The Almighty has finally had enough of Jonah and confronts him with his own bigotry. Is your anger about that gourd plant justified, asks God. Yes, whines Jonah, to the point where I’d prefer death. Okay, says God, you had pity on the gourd: I had pity on the city of Nineveh. Hundreds of thousands of innocent children are in that city who don’t know their left from their right, and all those animals too. The book of Jonah ends abruptly with this exchange.
Conclusion
What does this have to do with Berkowitz and his prescriptions for Democratic politics? Berkowitz is Jonah, he pities the gourd. Every one of his seven points is petty to the point of hilarity. Is this what really bothers him? Aren’t there larger issues at hand, Berkowitz? What about the savage wasteland we’ve created in Iraq, where American soldiers are literally dying in the historical city of Nineveh? Isn’t Conservatism about keeping us out of prescriptive wars and nation building? Instead of staying at Harvard, preaching repentance to that bastion of liberalism, Berkowitz sailed off in his ship-of-Tarshish to George Mason and now presumes to lecture the Democratic winners, who appear to be a fairly merciful lot, all things considered. Hasn’t Judas Lieberman been spared the entirely justified consequences of backing the Republicans? Isn’t Obama reaching out to Hillary Clinton, who savaged him on the stump? Hasn’t most of the Conservative punditry stalked off the Republican stage and backed Obama before the election?
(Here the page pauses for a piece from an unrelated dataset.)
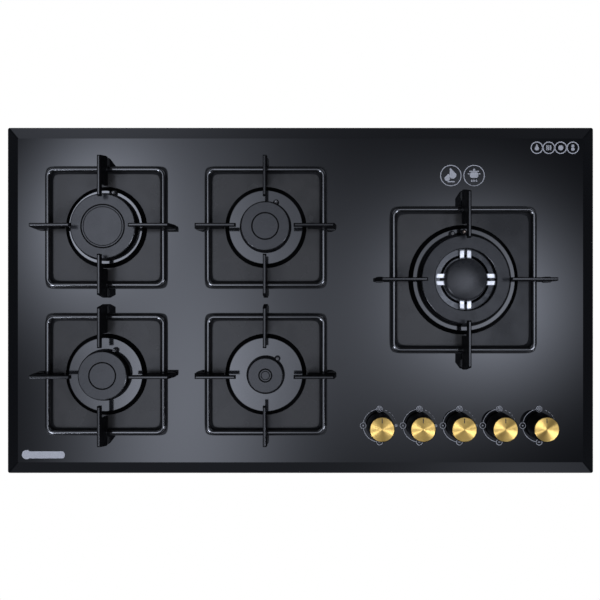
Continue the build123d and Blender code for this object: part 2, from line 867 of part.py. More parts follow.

Tolkien once said "To crooked eyes, truth wears a wry face". Berkowitz should give Obama a chance. Obama shows a propensity to inclusiveness, leveraging his weaknesses, co-opting his opponents to the goals of a better country. Obama’s a team player. Is he afraid of what might happen if Guantanamo is closed? If we leave Iraq, is this not what the Iraqis themselves want? If Obama chooses to talk to our enemies, ending this stupid policy of refusing to admit anyone else might have a point or grievance, what is this to Berkowitz?